*** AVAILABLE RECORDS ***
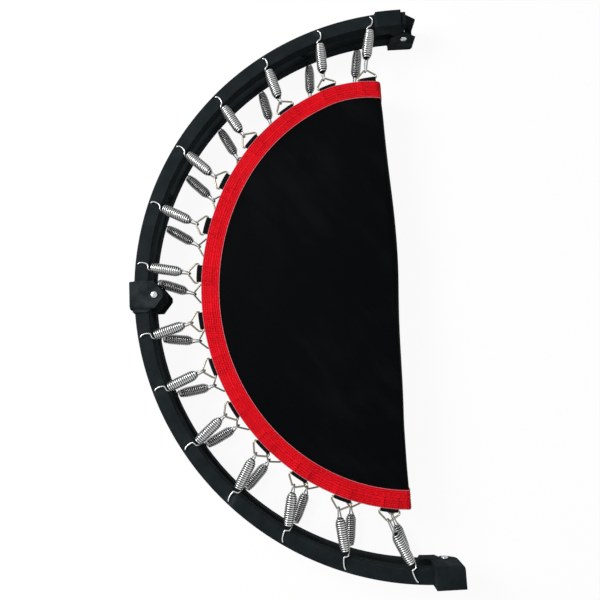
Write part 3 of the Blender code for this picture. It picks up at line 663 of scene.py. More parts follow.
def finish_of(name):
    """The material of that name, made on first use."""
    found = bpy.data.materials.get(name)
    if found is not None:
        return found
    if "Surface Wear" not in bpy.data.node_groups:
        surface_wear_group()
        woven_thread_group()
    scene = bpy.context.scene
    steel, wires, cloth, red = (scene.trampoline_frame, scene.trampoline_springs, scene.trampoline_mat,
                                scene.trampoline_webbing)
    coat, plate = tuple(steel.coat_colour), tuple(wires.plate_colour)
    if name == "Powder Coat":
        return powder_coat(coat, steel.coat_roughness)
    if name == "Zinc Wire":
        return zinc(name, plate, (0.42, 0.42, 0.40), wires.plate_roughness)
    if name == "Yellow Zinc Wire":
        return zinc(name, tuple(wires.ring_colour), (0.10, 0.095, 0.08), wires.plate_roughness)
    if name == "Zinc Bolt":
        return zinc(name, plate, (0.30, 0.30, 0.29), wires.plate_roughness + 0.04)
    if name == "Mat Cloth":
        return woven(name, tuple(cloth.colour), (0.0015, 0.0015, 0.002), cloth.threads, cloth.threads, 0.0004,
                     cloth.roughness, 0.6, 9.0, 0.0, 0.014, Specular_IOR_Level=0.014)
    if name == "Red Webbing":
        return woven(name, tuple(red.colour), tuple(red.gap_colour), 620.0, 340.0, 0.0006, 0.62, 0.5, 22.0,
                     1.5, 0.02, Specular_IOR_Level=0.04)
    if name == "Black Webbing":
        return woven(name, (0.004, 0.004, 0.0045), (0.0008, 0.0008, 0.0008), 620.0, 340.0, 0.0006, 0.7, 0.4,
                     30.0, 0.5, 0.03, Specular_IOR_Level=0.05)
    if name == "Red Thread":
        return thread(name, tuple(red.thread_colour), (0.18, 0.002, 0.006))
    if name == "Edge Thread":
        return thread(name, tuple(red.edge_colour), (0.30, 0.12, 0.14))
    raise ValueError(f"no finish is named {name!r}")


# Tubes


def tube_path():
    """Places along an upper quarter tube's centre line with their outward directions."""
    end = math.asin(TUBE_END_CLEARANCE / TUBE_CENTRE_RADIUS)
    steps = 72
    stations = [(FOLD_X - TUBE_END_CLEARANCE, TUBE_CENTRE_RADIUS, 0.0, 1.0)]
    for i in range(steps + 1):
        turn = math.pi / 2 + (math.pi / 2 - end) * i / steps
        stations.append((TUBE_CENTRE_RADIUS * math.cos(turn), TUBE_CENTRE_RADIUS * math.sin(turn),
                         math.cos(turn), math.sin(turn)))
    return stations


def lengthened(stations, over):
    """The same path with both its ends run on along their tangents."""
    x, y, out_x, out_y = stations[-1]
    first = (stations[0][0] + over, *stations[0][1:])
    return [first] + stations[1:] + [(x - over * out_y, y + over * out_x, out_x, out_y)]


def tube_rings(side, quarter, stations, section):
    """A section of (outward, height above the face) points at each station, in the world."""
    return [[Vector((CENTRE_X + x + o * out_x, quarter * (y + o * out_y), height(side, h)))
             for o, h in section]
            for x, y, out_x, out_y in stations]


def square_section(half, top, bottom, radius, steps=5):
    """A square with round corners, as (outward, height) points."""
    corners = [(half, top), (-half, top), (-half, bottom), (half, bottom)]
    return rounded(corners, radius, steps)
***
*** AVAILABLE RECORDS ***
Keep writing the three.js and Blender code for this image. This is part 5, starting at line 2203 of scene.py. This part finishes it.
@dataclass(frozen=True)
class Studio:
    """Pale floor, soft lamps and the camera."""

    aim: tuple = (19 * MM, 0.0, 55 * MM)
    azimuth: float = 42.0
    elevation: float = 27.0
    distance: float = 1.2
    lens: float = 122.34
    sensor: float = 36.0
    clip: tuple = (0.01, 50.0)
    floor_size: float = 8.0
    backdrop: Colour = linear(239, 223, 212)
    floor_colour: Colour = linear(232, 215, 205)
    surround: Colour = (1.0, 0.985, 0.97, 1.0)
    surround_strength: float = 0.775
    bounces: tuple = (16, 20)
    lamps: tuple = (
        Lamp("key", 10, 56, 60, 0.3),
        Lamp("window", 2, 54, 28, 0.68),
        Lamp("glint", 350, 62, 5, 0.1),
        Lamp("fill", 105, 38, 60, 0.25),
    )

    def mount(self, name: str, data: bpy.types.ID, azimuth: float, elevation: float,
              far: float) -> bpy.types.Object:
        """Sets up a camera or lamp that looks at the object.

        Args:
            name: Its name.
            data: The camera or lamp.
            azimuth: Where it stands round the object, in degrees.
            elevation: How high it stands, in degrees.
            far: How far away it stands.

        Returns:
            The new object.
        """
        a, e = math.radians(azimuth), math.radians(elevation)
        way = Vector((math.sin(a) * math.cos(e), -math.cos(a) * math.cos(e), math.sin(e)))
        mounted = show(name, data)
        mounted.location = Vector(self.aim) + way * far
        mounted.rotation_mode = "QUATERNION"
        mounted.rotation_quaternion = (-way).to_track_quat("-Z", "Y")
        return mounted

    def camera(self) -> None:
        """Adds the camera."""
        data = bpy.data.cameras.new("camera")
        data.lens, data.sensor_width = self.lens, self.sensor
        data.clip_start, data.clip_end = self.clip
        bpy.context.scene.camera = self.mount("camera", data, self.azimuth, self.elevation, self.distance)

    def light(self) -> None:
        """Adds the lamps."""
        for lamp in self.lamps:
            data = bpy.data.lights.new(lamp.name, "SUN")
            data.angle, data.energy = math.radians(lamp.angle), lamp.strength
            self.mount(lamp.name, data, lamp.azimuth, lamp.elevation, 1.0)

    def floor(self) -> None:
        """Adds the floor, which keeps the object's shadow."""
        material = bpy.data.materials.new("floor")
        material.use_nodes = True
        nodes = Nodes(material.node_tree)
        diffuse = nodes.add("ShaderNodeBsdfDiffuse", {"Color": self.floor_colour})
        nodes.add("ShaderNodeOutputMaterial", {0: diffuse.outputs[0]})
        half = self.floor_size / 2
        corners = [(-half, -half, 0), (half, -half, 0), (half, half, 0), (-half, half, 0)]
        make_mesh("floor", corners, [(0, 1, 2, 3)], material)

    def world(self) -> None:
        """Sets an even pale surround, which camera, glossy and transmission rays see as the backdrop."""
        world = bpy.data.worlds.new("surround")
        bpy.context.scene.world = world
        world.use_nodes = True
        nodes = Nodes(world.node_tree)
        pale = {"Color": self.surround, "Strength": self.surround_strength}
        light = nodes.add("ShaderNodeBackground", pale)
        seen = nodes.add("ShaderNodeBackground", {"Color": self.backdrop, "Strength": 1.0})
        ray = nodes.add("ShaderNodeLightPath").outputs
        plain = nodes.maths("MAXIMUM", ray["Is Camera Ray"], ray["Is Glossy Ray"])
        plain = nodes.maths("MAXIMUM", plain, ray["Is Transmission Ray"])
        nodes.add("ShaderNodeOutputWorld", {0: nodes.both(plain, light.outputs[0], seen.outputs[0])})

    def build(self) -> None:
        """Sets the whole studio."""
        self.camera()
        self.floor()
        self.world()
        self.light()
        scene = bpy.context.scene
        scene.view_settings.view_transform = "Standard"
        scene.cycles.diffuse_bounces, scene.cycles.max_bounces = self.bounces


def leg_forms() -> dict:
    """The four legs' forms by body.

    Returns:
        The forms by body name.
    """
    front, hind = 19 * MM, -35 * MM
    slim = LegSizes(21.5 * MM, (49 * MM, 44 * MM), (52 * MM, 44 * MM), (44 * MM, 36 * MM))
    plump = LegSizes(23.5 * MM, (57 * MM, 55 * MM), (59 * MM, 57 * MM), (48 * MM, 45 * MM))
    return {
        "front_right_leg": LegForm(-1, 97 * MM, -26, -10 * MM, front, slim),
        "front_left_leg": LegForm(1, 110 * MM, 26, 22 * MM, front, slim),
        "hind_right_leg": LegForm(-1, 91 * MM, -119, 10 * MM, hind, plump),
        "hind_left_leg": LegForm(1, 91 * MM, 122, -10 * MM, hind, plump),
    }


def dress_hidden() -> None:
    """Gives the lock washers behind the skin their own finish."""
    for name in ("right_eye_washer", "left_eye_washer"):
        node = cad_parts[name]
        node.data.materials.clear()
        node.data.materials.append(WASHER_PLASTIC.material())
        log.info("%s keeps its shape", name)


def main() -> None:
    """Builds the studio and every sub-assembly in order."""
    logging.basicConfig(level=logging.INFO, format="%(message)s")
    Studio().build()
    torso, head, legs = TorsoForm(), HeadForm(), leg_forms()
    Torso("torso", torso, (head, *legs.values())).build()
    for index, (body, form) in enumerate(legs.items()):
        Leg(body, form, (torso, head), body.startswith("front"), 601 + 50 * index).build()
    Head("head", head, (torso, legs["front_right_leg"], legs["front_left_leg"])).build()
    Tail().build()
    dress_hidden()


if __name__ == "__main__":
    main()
***
WRITTEN INSTRUCTION
Determine how many lines contain the word "Blender" and reply with that number alone.

ANSWER TO THIS TASK
2